Task directions =
What follows is a listing. Return every line of it exactly.

## START Dataset excerpt

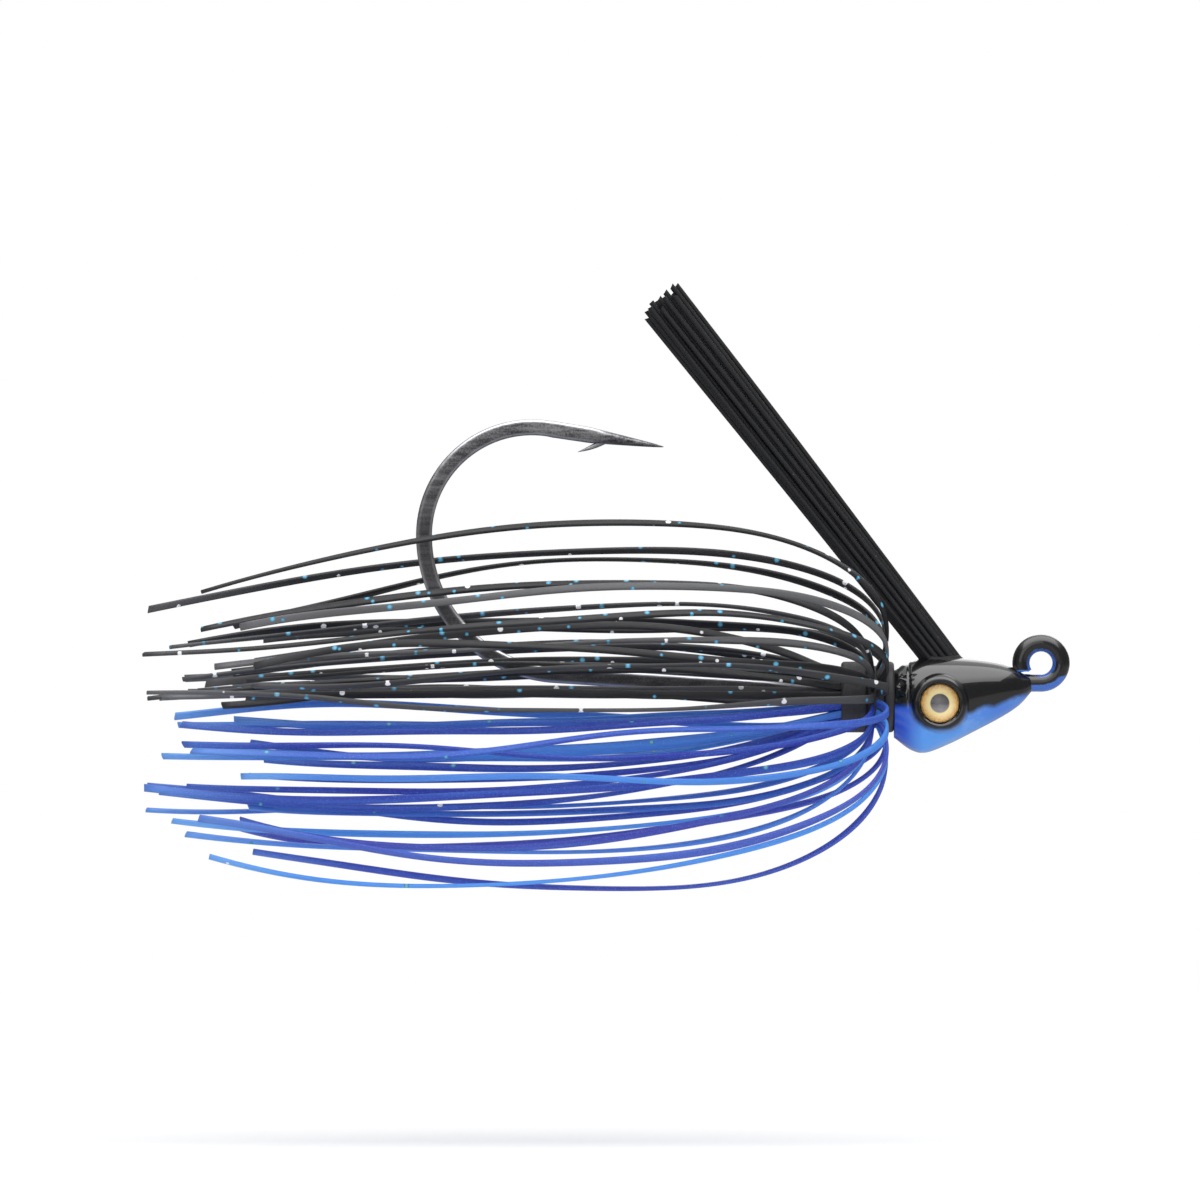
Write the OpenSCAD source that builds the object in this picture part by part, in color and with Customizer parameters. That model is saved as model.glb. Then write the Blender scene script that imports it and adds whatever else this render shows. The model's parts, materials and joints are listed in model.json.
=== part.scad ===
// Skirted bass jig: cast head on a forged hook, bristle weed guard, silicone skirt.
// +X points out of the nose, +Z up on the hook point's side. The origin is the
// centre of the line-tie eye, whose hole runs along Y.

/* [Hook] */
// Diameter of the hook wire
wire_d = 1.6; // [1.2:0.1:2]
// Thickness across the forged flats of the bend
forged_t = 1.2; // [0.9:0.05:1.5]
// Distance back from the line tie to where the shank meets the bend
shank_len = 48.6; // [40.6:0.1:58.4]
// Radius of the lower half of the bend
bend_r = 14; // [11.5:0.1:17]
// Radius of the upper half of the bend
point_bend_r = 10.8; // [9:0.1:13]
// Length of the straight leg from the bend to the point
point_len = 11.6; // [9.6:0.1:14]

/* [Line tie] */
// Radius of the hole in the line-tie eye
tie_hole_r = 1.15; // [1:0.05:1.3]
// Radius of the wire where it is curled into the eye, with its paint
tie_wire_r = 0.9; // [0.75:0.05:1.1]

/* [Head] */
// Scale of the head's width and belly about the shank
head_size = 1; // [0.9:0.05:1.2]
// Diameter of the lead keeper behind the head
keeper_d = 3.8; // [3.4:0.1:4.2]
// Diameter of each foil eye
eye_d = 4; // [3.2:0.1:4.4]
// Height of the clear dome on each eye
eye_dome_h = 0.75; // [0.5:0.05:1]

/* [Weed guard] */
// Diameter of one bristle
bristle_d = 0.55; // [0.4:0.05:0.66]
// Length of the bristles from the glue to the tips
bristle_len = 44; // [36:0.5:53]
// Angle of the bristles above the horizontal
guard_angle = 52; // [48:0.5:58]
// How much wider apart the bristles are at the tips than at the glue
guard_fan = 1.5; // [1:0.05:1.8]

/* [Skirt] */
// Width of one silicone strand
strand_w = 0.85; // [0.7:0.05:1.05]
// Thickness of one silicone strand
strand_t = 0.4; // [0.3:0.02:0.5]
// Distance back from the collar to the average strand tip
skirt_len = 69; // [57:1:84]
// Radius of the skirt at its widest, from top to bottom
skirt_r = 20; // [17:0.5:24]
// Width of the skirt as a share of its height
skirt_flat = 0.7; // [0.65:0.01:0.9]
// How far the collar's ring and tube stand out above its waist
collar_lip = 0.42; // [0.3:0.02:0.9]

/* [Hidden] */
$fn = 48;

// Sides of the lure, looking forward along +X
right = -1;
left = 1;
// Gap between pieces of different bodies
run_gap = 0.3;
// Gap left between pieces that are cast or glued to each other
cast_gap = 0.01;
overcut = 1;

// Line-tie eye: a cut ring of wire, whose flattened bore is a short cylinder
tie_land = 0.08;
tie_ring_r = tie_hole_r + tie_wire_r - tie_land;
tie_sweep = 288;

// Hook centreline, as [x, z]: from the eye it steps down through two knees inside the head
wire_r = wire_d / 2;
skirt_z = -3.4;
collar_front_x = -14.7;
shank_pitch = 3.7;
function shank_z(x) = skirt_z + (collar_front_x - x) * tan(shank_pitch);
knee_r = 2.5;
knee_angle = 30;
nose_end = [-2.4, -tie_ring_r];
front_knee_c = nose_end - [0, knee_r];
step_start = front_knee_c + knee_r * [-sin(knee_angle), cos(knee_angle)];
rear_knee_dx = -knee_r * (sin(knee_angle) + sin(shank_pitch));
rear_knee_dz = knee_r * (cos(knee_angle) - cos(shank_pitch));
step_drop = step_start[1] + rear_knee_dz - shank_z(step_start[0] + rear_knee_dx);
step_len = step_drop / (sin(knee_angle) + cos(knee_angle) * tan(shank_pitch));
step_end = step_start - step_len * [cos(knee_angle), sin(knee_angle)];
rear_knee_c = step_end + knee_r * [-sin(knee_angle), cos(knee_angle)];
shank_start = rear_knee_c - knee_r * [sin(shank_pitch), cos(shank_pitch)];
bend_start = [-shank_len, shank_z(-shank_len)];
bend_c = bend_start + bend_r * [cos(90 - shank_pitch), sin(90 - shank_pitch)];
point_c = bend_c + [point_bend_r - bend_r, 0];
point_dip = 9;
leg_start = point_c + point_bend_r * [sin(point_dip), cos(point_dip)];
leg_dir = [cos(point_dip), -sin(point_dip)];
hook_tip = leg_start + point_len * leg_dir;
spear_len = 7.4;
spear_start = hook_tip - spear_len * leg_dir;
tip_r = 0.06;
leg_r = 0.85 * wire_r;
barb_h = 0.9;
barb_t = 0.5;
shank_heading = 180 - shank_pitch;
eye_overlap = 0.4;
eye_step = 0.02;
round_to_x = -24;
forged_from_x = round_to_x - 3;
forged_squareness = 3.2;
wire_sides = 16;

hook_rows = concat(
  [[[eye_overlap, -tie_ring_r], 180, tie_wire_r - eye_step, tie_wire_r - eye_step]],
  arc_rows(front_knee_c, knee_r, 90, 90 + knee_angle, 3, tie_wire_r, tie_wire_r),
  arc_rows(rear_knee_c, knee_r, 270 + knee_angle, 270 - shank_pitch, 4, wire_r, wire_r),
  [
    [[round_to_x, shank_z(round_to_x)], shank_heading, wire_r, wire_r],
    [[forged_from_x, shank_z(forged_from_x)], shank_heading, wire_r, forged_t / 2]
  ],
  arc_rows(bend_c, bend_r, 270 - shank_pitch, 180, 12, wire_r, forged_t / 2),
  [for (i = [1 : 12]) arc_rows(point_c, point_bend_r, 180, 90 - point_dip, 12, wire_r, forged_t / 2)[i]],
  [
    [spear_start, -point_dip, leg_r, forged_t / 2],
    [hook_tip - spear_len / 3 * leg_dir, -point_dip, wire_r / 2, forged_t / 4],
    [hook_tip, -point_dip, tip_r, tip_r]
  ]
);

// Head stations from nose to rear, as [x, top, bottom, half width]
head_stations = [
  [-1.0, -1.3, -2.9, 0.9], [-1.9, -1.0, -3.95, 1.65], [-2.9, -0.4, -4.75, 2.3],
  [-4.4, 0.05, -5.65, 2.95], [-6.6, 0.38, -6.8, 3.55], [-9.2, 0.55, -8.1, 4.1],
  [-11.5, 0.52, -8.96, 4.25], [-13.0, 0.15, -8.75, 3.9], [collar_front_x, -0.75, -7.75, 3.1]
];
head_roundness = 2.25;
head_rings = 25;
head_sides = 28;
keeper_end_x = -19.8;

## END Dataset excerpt

Answer =
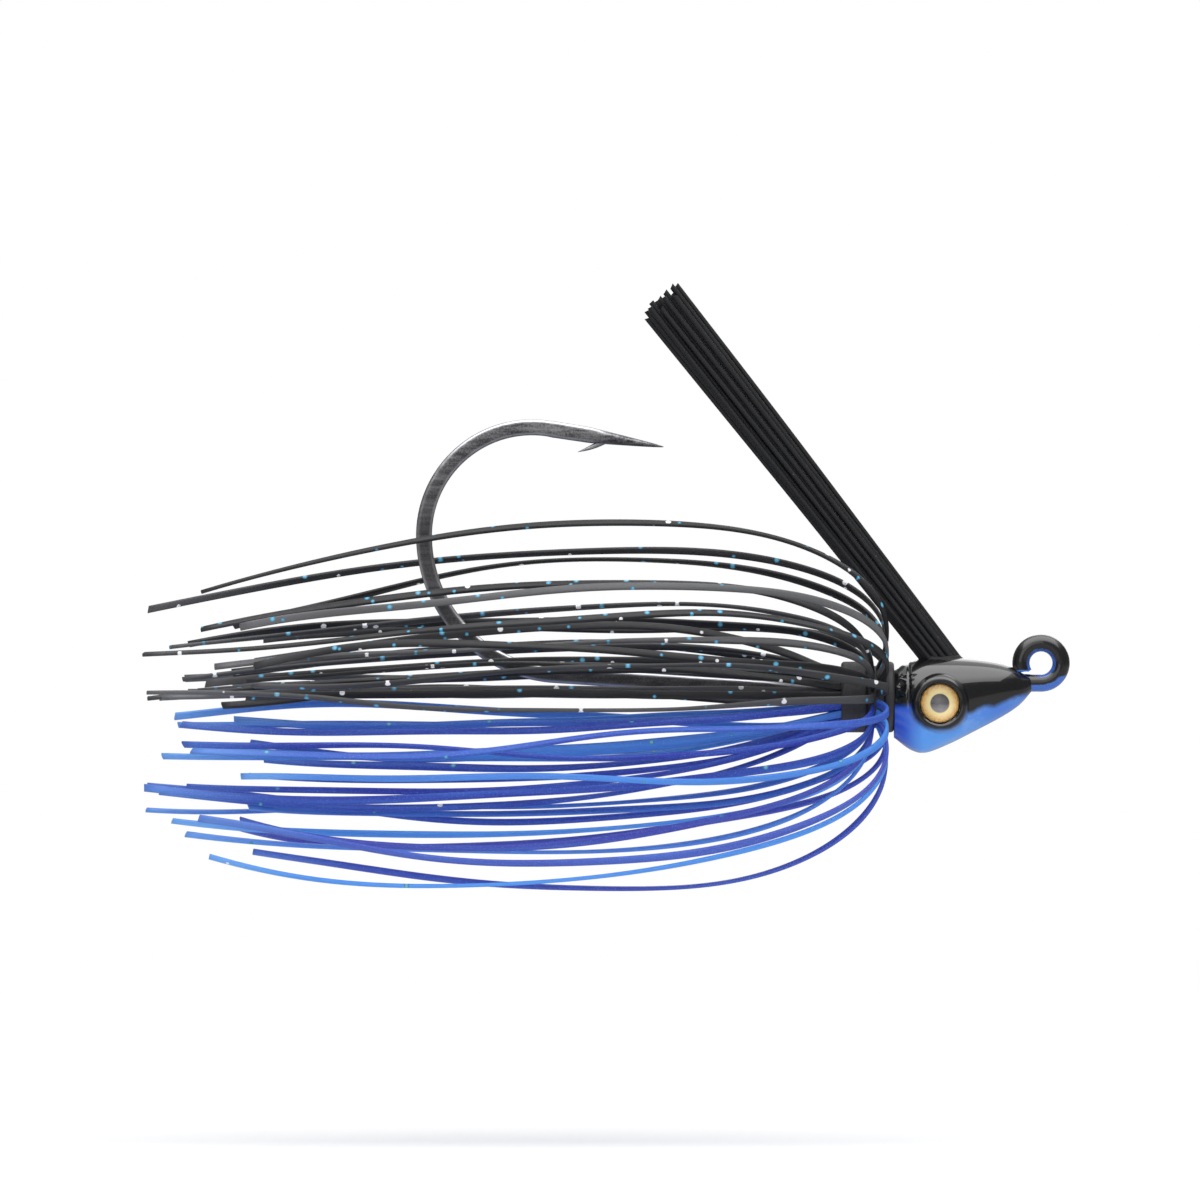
Write the OpenSCAD source that builds the object in this picture part by part, in color and with Customizer parameters. That model is saved as model.glb. Then write the Blender scene script that imports it and adds whatever else this render shows. The model's parts, materials and joints are listed in model.json.
=== part.scad ===
// Skirted bass jig: cast head on a forged hook, bristle weed guard, silicone skirt.
// +X points out of the nose, +Z up on the hook point's side. The origin is the
// centre of the line-tie eye, whose hole runs along Y.

/* [Hook] */
// Diameter of the hook wire
wire_d = 1.6; // [1.2:0.1:2]
// Thickness across the forged flats of the bend
forged_t = 1.2; // [0.9:0.05:1.5]
// Distance back from the line tie to where the shank meets the bend
shank_len = 48.6; // [40.6:0.1:58.4]
// Radius of the lower half of the bend
bend_r = 14; // [11.5:0.1:17]
// Radius of the upper half of the bend
point_bend_r = 10.8; // [9:0.1:13]
// Length of the straight leg from the bend to the point
point_len = 11.6; // [9.6:0.1:14]

/* [Line tie] */
// Radius of the hole in the line-tie eye
tie_hole_r = 1.15; // [1:0.05:1.3]
// Radius of the wire where it is curled into the eye, with its paint
tie_wire_r = 0.9; // [0.75:0.05:1.1]

/* [Head] */
// Scale of the head's width and belly about the shank
head_size = 1; // [0.9:0.05:1.2]
// Diameter of the lead keeper behind the head
keeper_d = 3.8; // [3.4:0.1:4.2]
// Diameter of each foil eye
eye_d = 4; // [3.2:0.1:4.4]
// Height of the clear dome on each eye
eye_dome_h = 0.75; // [0.5:0.05:1]

/* [Weed guard] */
// Diameter of one bristle
bristle_d = 0.55; // [0.4:0.05:0.66]
// Length of the bristles from the glue to the tips
bristle_len = 44; // [36:0.5:53]
// Angle of the bristles above the horizontal
guard_angle = 52; // [48:0.5:58]
// How much wider apart the bristles are at the tips than at the glue
guard_fan = 1.5; // [1:0.05:1.8]

/* [Skirt] */
// Width of one silicone strand
strand_w = 0.85; // [0.7:0.05:1.05]
// Thickness of one silicone strand
strand_t = 0.4; // [0.3:0.02:0.5]
// Distance back from the collar to the average strand tip
skirt_len = 69; // [57:1:84]
// Radius of the skirt at its widest, from top to bottom
skirt_r = 20; // [17:0.5:24]
// Width of the skirt as a share of its height
skirt_flat = 0.7; // [0.65:0.01:0.9]
// How far the collar's ring and tube stand out above its waist
collar_lip = 0.42; // [0.3:0.02:0.9]

/* [Hidden] */
$fn = 48;

// Sides of the lure, looking forward along +X
right = -1;
left = 1;
// Gap between pieces of different bodies
run_gap = 0.3;
// Gap left between pieces that are cast or glued to each other
cast_gap = 0.01;
overcut = 1;

// Line-tie eye: a cut ring of wire, whose flattened bore is a short cylinder
tie_land = 0.08;
tie_ring_r = tie_hole_r + tie_wire_r - tie_land;
tie_sweep = 288;

// Hook centreline, as [x, z]: from the eye it steps down through two knees inside the head
wire_r = wire_d / 2;
skirt_z = -3.4;
collar_front_x = -14.7;
shank_pitch = 3.7;
function shank_z(x) = skirt_z + (collar_front_x - x) * tan(shank_pitch);
knee_r = 2.5;
knee_angle = 30;
nose_end = [-2.4, -tie_ring_r];
front_knee_c = nose_end - [0, knee_r];
step_start = front_knee_c + knee_r * [-sin(knee_angle), cos(knee_angle)];
rear_knee_dx = -knee_r * (sin(knee_angle) + sin(shank_pitch));
rear_knee_dz = knee_r * (cos(knee_angle) - cos(shank_pitch));
step_drop = step_start[1] + rear_knee_dz - shank_z(step_start[0] + rear_knee_dx);
step_len = step_drop / (sin(knee_angle) + cos(knee_angle) * tan(shank_pitch));
step_end = step_start - step_len * [cos(knee_angle), sin(knee_angle)];
rear_knee_c = step_end + knee_r * [-sin(knee_angle), cos(knee_angle)];
shank_start = rear_knee_c - knee_r * [sin(shank_pitch), cos(shank_pitch)];
bend_start = [-shank_len, shank_z(-shank_len)];
bend_c = bend_start + bend_r * [cos(90 - shank_pitch), sin(90 - shank_pitch)];
point_c = bend_c + [point_bend_r - bend_r, 0];
point_dip = 9;
leg_start = point_c + point_bend_r * [sin(point_dip), cos(point_dip)];
leg_dir = [cos(point_dip), -sin(point_dip)];
hook_tip = leg_start + point_len * leg_dir;
spear_len = 7.4;
spear_start = hook_tip - spear_len * leg_dir;
tip_r = 0.06;
leg_r = 0.85 * wire_r;
barb_h = 0.9;
barb_t = 0.5;
shank_heading = 180 - shank_pitch;
eye_overlap = 0.4;
eye_step = 0.02;
round_to_x = -24;
forged_from_x = round_to_x - 3;
forged_squareness = 3.2;
wire_sides = 16;

hook_rows = concat(
  [[[eye_overlap, -tie_ring_r], 180, tie_wire_r - eye_step, tie_wire_r - eye_step]],
  arc_rows(front_knee_c, knee_r, 90, 90 + knee_angle, 3, tie_wire_r, tie_wire_r),
  arc_rows(rear_knee_c, knee_r, 270 + knee_angle, 270 - shank_pitch, 4, wire_r, wire_r),
  [
    [[round_to_x, shank_z(round_to_x)], shank_heading, wire_r, wire_r],
    [[forged_from_x, shank_z(forged_from_x)], shank_heading, wire_r, forged_t / 2]
  ],
  arc_rows(bend_c, bend_r, 270 - shank_pitch, 180, 12, wire_r, forged_t / 2),
  [for (i = [1 : 12]) arc_rows(point_c, point_bend_r, 180, 90 - point_dip, 12, wire_r, forged_t / 2)[i]],
  [
    [spear_start, -point_dip, leg_r, forged_t / 2],
    [hook_tip - spear_len / 3 * leg_dir, -point_dip, wire_r / 2, forged_t / 4],
    [hook_tip, -point_dip, tip_r, tip_r]
  ]
);

// Head stations from nose to rear, as [x, top, bottom, half width]
head_stations = [
  [-1.0, -1.3, -2.9, 0.9], [-1.9, -1.0, -3.95, 1.65], [-2.9, -0.4, -4.75, 2.3],
  [-4.4, 0.05, -5.65, 2.95], [-6.6, 0.38, -6.8, 3.55], [-9.2, 0.55, -8.1, 4.1],
  [-11.5, 0.52, -8.96, 4.25], [-13.0, 0.15, -8.75, 3.9], [collar_front_x, -0.75, -7.75, 3.1]
];
head_roundness = 2.25;
head_rings = 25;
head_sides = 28;
keeper_end_x = -19.8;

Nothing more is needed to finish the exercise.